My group studies emergent phenomena in electronic systems. The concept of collective, or emergent, behavior is central to modern science: most of the world around us exhibits properties that its individual components do not show. Rigidity of solids, ability of metals to conduct electricity or heat do not have atomic (or subatomic) counterparts: individual atoms are not rigid in the same sense as a wall is. These qualities emerge only when a large number of atoms interact with one another. Similar phenomena occur in the electronic properties: we know everything about a single isolated electron, but once many electrons start "talking" to each other, novel phenomena appear. Condensed matter physics is at the forefront of understanding the emergent behavior.

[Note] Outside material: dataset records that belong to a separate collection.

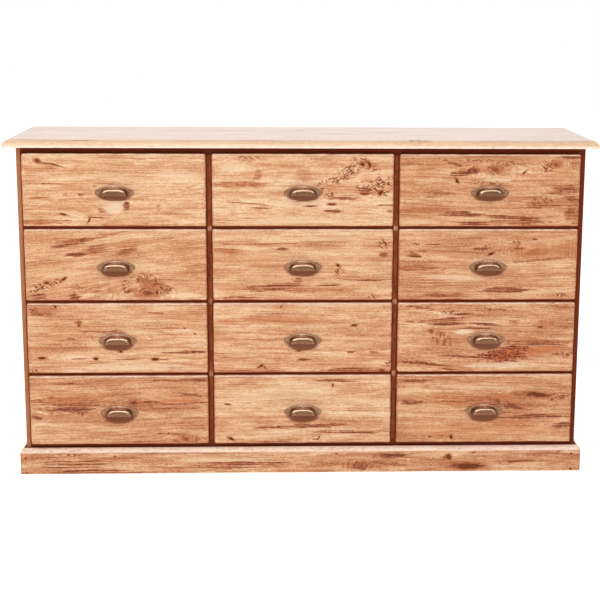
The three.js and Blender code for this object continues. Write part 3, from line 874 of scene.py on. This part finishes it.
def runs_along(edge, axis):
    return abs(edge.verts[0].co[axis] - edge.verts[1].co[axis]) > MM


def drawer_front_mesh(name, low, high):
    """A drawer front: well rounded round its face and at its corners, eased at the back."""
    bm = bmesh.new()
    add_block(bm, low, high)
    round_edges(bm, [e for e in bm.edges if runs_along(e, 1)], FRONT_CORNER, 4)
    for at_y, offset, segments in ((low.y, FRONT_ROUND, 6), (high.y, EASE, 2)):
        rim = [e for e in bm.edges if all(abs(v.co.y - at_y) < HAIR for v in e.verts)]
        round_edges(bm, rim, offset, segments)
    cross_cut(bm, 0, FRONT_SLICE)
    cross_cut(bm, 2, FRONT_SLICE)
    worn(bm, low, high, FRONT_RUB, FRONT_RUB_REACH)
    return finished(bm, name)


def skin(bm, rings, closed):
    """Quads between neighbouring rings of vertices; a closed ring joins its last vertex to its first."""
    for ring, after in zip(rings, rings[1:]):
        last = len(ring) if closed else len(ring) - 1
        for i in range(last):
            k = (i + 1) % len(ring)
            bm.faces.new((ring[i], after[i], after[k], ring[k]))


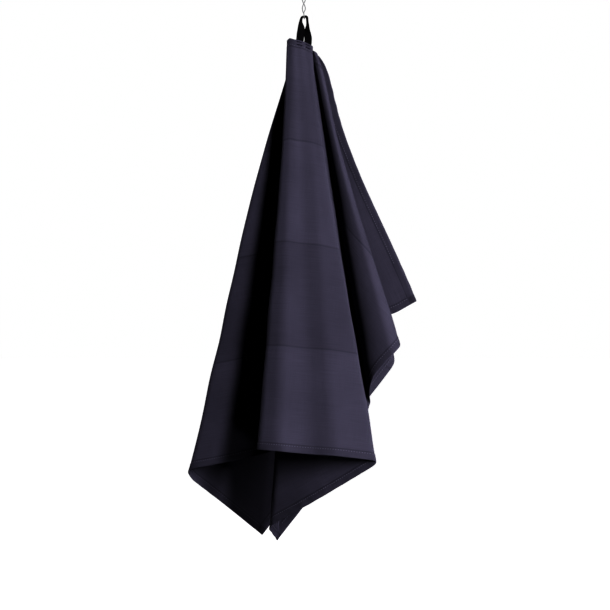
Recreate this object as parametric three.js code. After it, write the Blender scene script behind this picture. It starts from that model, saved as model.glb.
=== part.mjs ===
// A cotton tea towel that hangs by its tape loop from a hook of twisted wire.
// Lengths are in millimetres. +X is to the right of the towel's front, +Y away from its front, +Z up.
// The origin is the top of the hook's eye, the point that the hook is held by.

import * as THREE from 'three';

// The towel, cut 700 wide and 500 deep, hangs from the middle of one of its 700 edges.
const TOWEL_HALF_WIDTH = 350;
const TOWEL_DROP = 500;
const CLOTH_THICKNESS = 1.0;
const LAST_PLACE = TOWEL_HALF_WIDTH + TOWEL_DROP;
const CORNER_PLACES = [-LAST_PLACE, -TOWEL_HALF_WIDTH, TOWEL_HALF_WIDTH, LAST_PLACE];

// The tape loop sewn to the top edge.
const TAPE_WIDTH = 8.6;
const TAPE_THICKNESS = 1.0;
const TAPE_STATIONS = 56;
const TAPE_ACROSS = [-1, -0.5, 0, 0.5, 1];

// The hook, bent from one length of wire.
const WIRE_RADIUS = 0.55;
const TWIST_X = 0.4;
const TWIST_RADIUS = 1.8;
const TWIST_HALF_PITCH = 11.3;
const TWIST_TOP = -12.5;
const CROSSING_HEIGHT = -35.1;
const FLARE_HEIGHT = 7;
const BEND_BOTTOM = -41.8;
const BEND_HALF_WIDTH = 6.2;
const BEND_SQUARENESS = 0.7;
const BEND_BOW = 0.6;
const EYE_RADIUS = 4.4;
const EYE_START = -55;
const EYE_END = 245;
const TWIST_STEPS = 22;
const BEND_STEPS = 16;
const WIRE_STEPS = 150;

// A fold line of the hanging cloth runs from the gathered top edge (its neck) to the outer edge (its foot).
// Place is the distance along the outer edge from the middle of the bottom edge, positive to the right:
// -850 is the top left corner, -350 the bottom left one, 350 the bottom right one, 850 the top right one.
// Soft is how far, along the same edge, a fold is rounded to each side.

// The gathered top edge: a nearly flat front, 30 wide, and a close zigzag behind it.
const NECK = [
  { fold: 'left corner',        place: -850, soft: 0,  x: -8.0,  y: 21.4, z: -73.0 },
  { fold: 'back right, outer',  place: -645, soft: 20, x: 6.4,   y: 18.2, z: -75.0 },
  { fold: 'back right, inner',  place: -595, soft: 20, x: 6.4,   y: 15.2, z: -75.0 },
  { fold: 'far left, outer',    place: -214, soft: 18, x: -10.2, y: 11.2, z: -74.0 },
  { fold: 'far left, inner',    place: -174, soft: 18, x: -10.0, y: 8.4,  z: -73.6 },
  { fold: 'left valley, outer', place: -100, soft: 9,  x: -5.0,  y: 7.2,  z: -72.4 },
  { fold: 'left valley, inner', place: -80,  soft: 9,  x: -5.0,  y: 4.2,  z: -71.4 },
  { fold: 'front left, outer',  place: -21,  soft: 6,  x: -19.2, y: 5.9,  z: -68.8 },
  { fold: 'front left, inner',  place: -9,   soft: 6,  x: -19.4, y: 3.2,  z: -67.5 },
  { fold: 'front peak',         place: 14,   soft: 6,  x: -16.4, y: 1.4,  z: -65.1 },
  { fold: 'front bevel',        place: 32,   soft: 9,  x: -11.2, y: -0.6, z: -66.8 },
  { fold: 'under the loop',     place: 54,   soft: 10, x: -5.0,  y: -0.4, z: -68.0 },
  { fold: 'front slope',        place: 86,   soft: 12, x: 2.5,   y: 0.0,  z: -70.4 },
  { fold: 'front right, inner', place: 116,  soft: 15, x: 9.0,   y: 0.0,  z: -73.8 },
  { fold: 'front right, outer', place: 146,  soft: 15, x: 10.9,  y: 3.5,  z: -75.6 },
  { fold: 'inside right, near', place: 284,  soft: 18, x: 2.5,   y: 4.9,  z: -77.0 },
  { fold: 'inside right, far',  place: 330,  soft: 24, x: 2.5,   y: 7.8,  z: -77.0 },
  { fold: 'right valley',       place: 540,  soft: 50, x: 8.6,   y: 10.6, z: -78.5 },
  { fold: 'ridge, near',        place: 650,  soft: 20, x: 13.0,  y: 5.0,  z: -80.6 },
  { fold: 'ridge, far',         place: 686,  soft: 16, x: 16.0,  y: 7.5,  z: -83.2 },
  { fold: 'back valley, near',  place: 738,  soft: 16, x: 11.4,  y: 11.0, z: -82.6 },
  { fold: 'back valley, far',   place: 776,  soft: 16, x: 12.4,  y: 14.4, z: -83.6 },
  { fold: 'right corner',       place: 850,  soft: 0,  x: 18.3,  y: 11.0, z: -85.6 },
];

// The outer edge. Shoulder pushes a fold line sideways just under the neck; belly and sag push it
// sideways and back a third of the way down.
const FEET = [
  { fold: 'left corner', place: -850, soft: 0, x: -81, y: 125, z: -362, shoulder: 0, belly: 0, sag: 7 },
  { fold: 'back wave', place: -752, soft: 34, x: 8, y: 120, z: -390, shoulder: 0, belly: 0, sag: 5 },
  { fold: 'back right', place: -620, soft: 22, x: 112, y: 75, z: -451.7, shoulder: 0, belly: -4, sag: 5 },
  { fold: 'left tip', place: -350, soft: 0, x: -51, y: 68, z: -670, shoulder: 0, belly: 0, sag: 7 },
  { fold: 'left bulge', place: -290, soft: 28, x: -95, y: 66, z: -634.2, shoulder: 0, belly: 0, sag: 7 },
  { fold: 'left turn', place: -212, soft: 6, x: -135.4, y: 32, z: -598.9, shoulder: 2, belly: -6, sag: 6 },
  { fold: 'far left', place: -194, soft: 11, x: -138.5, y: 21, z: -588, shoulder: 3, belly: -8.5, sag: 6 },
  { fold: 'left slope', place: -145, soft: 20, x: -96.5, y: -2, z: -576.5, shoulder: 0, belly: 0, sag: 3 },
  { fold: 'left valley', place: -90, soft: 22, x: -43, y: -18, z: -563, shoulder: 0, belly: 0, sag: 0 },
  { fold: 'front left', place: -16, soft: 8, x: -53, y: -88.5, z: -556, shoulder: 0, belly: 3, sag: 0 },
  { fold: 'front crease', place: 11, soft: 9, x: -29.5, y: -104, z: -557, shoulder: 0, belly: 3, sag: 0 },
  { fold: 'front hollow', place: 46, soft: 12, x: 5, y: -107.5, z: -560, shoulder: 0, belly: 0, sag: 0 },
  { fold: 'front swell', place: 80, soft: 8, x: 37, y: -119, z: -561.5, shoulder: 0, belly: 0, sag: 0 },
  { fold: 'front right', place: 130, soft: 13, x: 84, y: -122, z: -568.5, shoulder: -1, belly: -6, sag: 0 },
  { fold: 'inside flat', place: 231, soft: 30, x: 10, y: -84, z: -618, shoulder: 0, belly: 0, sag: 0 },
  { fold: 'inside right', place: 303, soft: 14, x: -38.7, y: -45, z: -650, shoulder: 0, belly: 0, sag: 0 },
  { fold: 'right tip', place: 350, soft: 0, x: -31.7, y: -1, z: -670, shoulder: 0, belly: 0, sag: 0 },
  { fold: 'hidden wave', place: 500, soft: 36, x: 57, y: -14, z: -553, shoulder: 0, belly: 0, sag: 0 },
  { fold: 'hidden bulge', place: 563, soft: 16, x: 79.5, y: 12, z: -508, shoulder: 0, belly: 0, sag: 0 },
  { fold: 'right valley', place: 592, soft: 11, x: 79.5, y: -5, z: -492, shoulder: 0, belly: 0, sag: 5 },
  { fold: 'ridge foot', place: 614, soft: 11, x: 83.5, y: -20, z: -475, shoulder: 0, belly: 0, sag: 0 },
  { fold: 'ridge flank', place: 636, soft: 10, x: 94.5, y: -30.5, z: -459, shoulder: 2, belly: -2, sag: 0 },
  { fold: 'ridge, near', place: 656, soft: 6, x: 107, y: -36, z: -445, shoulder: 3, belly: -4, sag: 0 },
  { fold: 'ridge, far', place: 670, soft: 5, x: 114.7, y: -30.5, z: -435.7, shoulder: 4, belly: -6, sag: 0 },
  { fold: 'back valley', place: 745, soft: 16, x: 97, y: 37, z: -411, shoulder: 0, belly: 0, sag: 0 },
  { fold: 'back fold, near', place: 772, soft: 9, x: 77, y: 43, z: -405, shoulder: 0, belly: 0, sag: 0 },
  { fold: 'back fold, far', place: 788, soft: 9, x: 82, y: 52, z: -402, shoulder: 0, belly: 0, sag: 0 },
  { fold: 'far right', place: 813, soft: 12, x: 107, y: 46, z: -398, shoulder: 4, belly: -6, sag: 0 },
  { fold: 'right corner', place: 850, soft: 0, x: 137.6, y: 36, z: -382, shoulder: 7, belly: -9, sag: 0 },
];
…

In metals many novel phenomena arise due to interactions between electrons that originally belonged to different atoms. Superconductivity (the ability of a metal to conduct electrical current without losses, now used in magnets for MRI imaging, in filters for telecommunication equipment, and in levitating high-speed trains, among other applications) and magnetic order (think refrigerator magnets) are two examples of such collective effects. We are developing models of systems where new electronic phenomena arise due to strong electronic correlations, and work with experimental groups to test the predictions of the theory and develop new understanding of real materials.

Currently our research focuses on the studies of heavy fermion superconductors, materials with no inversion symmetry, and quantum critical phenomena.